Today, I talked to Ethan Porter of George Washington University about his paper, “Presidential Debates in the Age of Partisan Media,” with Kimberly Gross and Thomas Wood. They asked people to watch the same 2016 debate on either Fox or MSNBC, some with and some without the post-debate commentary. They found that each channel, with their immediate verdicts on who won and lost, influenced voters. I also talked to Patrick Stewart of the University of Arkansas about his new article, “Please Clap,” with Austin Eubanks and Jason Miller. He finds that everything (from the in-person crowds to the moderators to the split screen images to the channel producing a primary debate) can all matter. Candidates go after applause lines and laughs to reach voters and create meme-worthy moments. Both are going up against the conventional wisdom that debates might not matter. Porter says that’s usually right about vote choice, but their evidence does show some real effects.

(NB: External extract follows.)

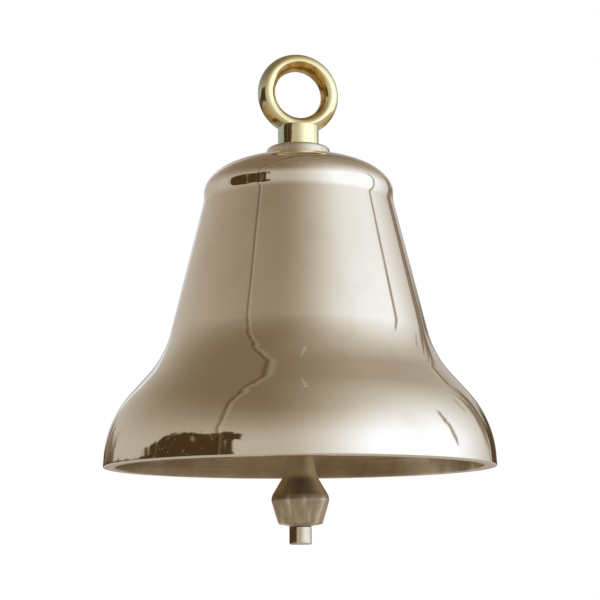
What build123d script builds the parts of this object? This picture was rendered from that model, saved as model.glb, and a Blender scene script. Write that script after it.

Ethan Porter: The scholarly wisdom in general is that single-media events are unlikely to do much. Scholarly consensus is that media effects, if they exist at all, are likely small. Even though the public attaches great importance to debates and millions, 70 million people watch them, it’s not clear that debates actually change anybody’s mind. Right? So maybe debates matter because they’re fun to watch. Maybe debates matter because they’re informative.
But on this basic question, which is “do debates actually affect who people vote for,” there’s very little evidence that debates do just that. And there’s good reason to believe given the mounds of research on small media effects that any single debate in any single post-debate coverage isn’t likely to effect most voters attitudes.
That’s sort of the scholarly wisdom I would say. Although, I don’t think it’s overwhelming by any respects.
And what do we find? We find a few things. We find that actually on several of evaluative measures of Trump and Clinton, that the post-debate coverage did make a difference. Right? That maybe undercut some, what you might, some scholarly expectations. On the other hand, we were never able to find evidence that post-debate coverage was able to affect vote choice. Right? Which is really important. And after all, that is what the candidates themselves are trying to do.
Matt Grossmann: Stewart says the changing media environment means TV debates matter more, at least in the primary. Since he’s been watching in 2008, winning candidates have connected with voters on TV.
Patrick Stewart: I do a lot of nonverbal communication. I’m a facial action coding system certified coder and a lot of my research looks at facial displays, and I look at how people respond to facial displays. The charisma that is there is a really interesting question for me because it oftentimes drives who we choose as our leaders, not necessarily our policy preferences. And certainly partisan identity plays a major role, but when we’re looking at the primary debates, that’s before we get into the partisanship. So this is where we really find some interesting decisions and some interesting questions being raised during the primary debates. There is no party identity tied with these candidates within the choice. We’re choosing within the party and we’re seeing which one fits our idea of what a leader ought to be. So I think that’s one of the key things is no longer are we looking at the invisible primary.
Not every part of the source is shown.